- [Stated exercise] Produce the listing below again, exactly as shown.

- [Information shown]
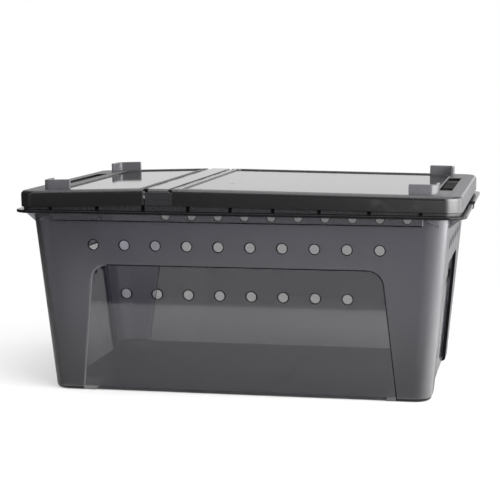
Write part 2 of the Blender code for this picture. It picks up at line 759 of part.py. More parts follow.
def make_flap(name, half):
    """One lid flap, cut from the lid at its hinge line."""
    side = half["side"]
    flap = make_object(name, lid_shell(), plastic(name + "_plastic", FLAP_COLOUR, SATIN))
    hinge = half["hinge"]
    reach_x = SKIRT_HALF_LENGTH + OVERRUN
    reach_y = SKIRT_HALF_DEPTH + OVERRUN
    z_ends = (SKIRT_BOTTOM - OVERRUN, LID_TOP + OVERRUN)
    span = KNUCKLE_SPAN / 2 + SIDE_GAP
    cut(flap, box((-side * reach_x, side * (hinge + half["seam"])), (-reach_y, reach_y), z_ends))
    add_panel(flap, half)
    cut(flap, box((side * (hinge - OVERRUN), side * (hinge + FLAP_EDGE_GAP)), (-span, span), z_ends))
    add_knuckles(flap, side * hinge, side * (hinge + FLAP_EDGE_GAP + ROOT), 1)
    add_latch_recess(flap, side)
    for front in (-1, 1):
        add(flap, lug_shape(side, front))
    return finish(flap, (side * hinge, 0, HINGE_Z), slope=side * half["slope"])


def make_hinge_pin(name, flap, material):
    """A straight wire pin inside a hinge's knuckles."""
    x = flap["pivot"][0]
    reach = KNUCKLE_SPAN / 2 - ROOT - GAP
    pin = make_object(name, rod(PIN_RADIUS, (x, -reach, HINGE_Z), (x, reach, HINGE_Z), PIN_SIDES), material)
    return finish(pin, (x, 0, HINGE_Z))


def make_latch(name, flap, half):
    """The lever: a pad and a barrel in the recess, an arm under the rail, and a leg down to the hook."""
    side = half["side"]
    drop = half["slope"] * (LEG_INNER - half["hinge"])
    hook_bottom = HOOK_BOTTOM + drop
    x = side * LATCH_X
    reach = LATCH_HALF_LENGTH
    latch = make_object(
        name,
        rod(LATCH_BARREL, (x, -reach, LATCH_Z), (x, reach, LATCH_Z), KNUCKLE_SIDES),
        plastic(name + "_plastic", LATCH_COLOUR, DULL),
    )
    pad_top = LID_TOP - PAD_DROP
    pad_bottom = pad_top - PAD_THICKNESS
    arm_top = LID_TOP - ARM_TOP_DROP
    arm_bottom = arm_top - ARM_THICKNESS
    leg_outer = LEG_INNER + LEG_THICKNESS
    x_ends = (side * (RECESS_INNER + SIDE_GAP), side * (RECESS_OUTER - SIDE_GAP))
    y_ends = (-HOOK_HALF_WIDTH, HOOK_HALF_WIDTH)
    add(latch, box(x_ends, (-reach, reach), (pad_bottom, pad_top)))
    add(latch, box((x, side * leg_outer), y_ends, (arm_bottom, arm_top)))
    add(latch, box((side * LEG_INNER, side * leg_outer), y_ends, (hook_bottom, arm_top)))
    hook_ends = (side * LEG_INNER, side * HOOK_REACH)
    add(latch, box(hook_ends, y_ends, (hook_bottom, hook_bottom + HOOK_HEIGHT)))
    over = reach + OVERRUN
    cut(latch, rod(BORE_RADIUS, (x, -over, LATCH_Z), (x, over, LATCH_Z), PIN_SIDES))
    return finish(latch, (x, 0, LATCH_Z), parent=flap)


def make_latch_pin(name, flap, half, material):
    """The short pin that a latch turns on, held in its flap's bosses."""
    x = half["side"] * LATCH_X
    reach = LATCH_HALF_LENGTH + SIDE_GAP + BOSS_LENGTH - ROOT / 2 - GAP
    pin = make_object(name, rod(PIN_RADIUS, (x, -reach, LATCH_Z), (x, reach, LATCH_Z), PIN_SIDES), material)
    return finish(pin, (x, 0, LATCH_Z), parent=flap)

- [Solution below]
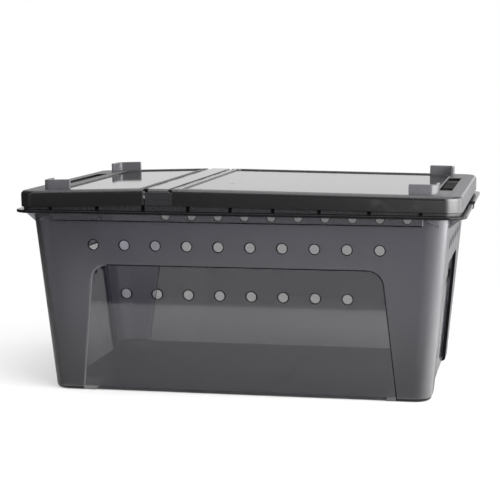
Write part 2 of the Blender code for this picture. It picks up at line 759 of part.py. More parts follow.
def make_flap(name, half):
    """One lid flap, cut from the lid at its hinge line."""
    side = half["side"]
    flap = make_object(name, lid_shell(), plastic(name + "_plastic", FLAP_COLOUR, SATIN))
    hinge = half["hinge"]
    reach_x = SKIRT_HALF_LENGTH + OVERRUN
    reach_y = SKIRT_HALF_DEPTH + OVERRUN
    z_ends = (SKIRT_BOTTOM - OVERRUN, LID_TOP + OVERRUN)
    span = KNUCKLE_SPAN / 2 + SIDE_GAP
    cut(flap, box((-side * reach_x, side * (hinge + half["seam"])), (-reach_y, reach_y), z_ends))
    add_panel(flap, half)
    cut(flap, box((side * (hinge - OVERRUN), side * (hinge + FLAP_EDGE_GAP)), (-span, span), z_ends))
    add_knuckles(flap, side * hinge, side * (hinge + FLAP_EDGE_GAP + ROOT), 1)
    add_latch_recess(flap, side)
    for front in (-1, 1):
        add(flap, lug_shape(side, front))
    return finish(flap, (side * hinge, 0, HINGE_Z), slope=side * half["slope"])


def make_hinge_pin(name, flap, material):
    """A straight wire pin inside a hinge's knuckles."""
    x = flap["pivot"][0]
    reach = KNUCKLE_SPAN / 2 - ROOT - GAP
    pin = make_object(name, rod(PIN_RADIUS, (x, -reach, HINGE_Z), (x, reach, HINGE_Z), PIN_SIDES), material)
    return finish(pin, (x, 0, HINGE_Z))


def make_latch(name, flap, half):
    """The lever: a pad and a barrel in the recess, an arm under the rail, and a leg down to the hook."""
    side = half["side"]
    drop = half["slope"] * (LEG_INNER - half["hinge"])
    hook_bottom = HOOK_BOTTOM + drop
    x = side * LATCH_X
    reach = LATCH_HALF_LENGTH
    latch = make_object(
        name,
        rod(LATCH_BARREL, (x, -reach, LATCH_Z), (x, reach, LATCH_Z), KNUCKLE_SIDES),
        plastic(name + "_plastic", LATCH_COLOUR, DULL),
    )
    pad_top = LID_TOP - PAD_DROP
    pad_bottom = pad_top - PAD_THICKNESS
    arm_top = LID_TOP - ARM_TOP_DROP
    arm_bottom = arm_top - ARM_THICKNESS
    leg_outer = LEG_INNER + LEG_THICKNESS
    x_ends = (side * (RECESS_INNER + SIDE_GAP), side * (RECESS_OUTER - SIDE_GAP))
    y_ends = (-HOOK_HALF_WIDTH, HOOK_HALF_WIDTH)
    add(latch, box(x_ends, (-reach, reach), (pad_bottom, pad_top)))
    add(latch, box((x, side * leg_outer), y_ends, (arm_bottom, arm_top)))
    add(latch, box((side * LEG_INNER, side * leg_outer), y_ends, (hook_bottom, arm_top)))
    hook_ends = (side * LEG_INNER, side * HOOK_REACH)
    add(latch, box(hook_ends, y_ends, (hook_bottom, hook_bottom + HOOK_HEIGHT)))
    over = reach + OVERRUN
    cut(latch, rod(BORE_RADIUS, (x, -over, LATCH_Z), (x, over, LATCH_Z), PIN_SIDES))
    return finish(latch, (x, 0, LATCH_Z), parent=flap)


def make_latch_pin(name, flap, half, material):
    """The short pin that a latch turns on, held in its flap's bosses."""
    x = half["side"] * LATCH_X
    reach = LATCH_HALF_LENGTH + SIDE_GAP + BOSS_LENGTH - ROOT / 2 - GAP
    pin = make_object(name, rod(PIN_RADIUS, (x, -reach, LATCH_Z), (x, reach, LATCH_Z), PIN_SIDES), material)
    return finish(pin, (x, 0, LATCH_Z), parent=flap)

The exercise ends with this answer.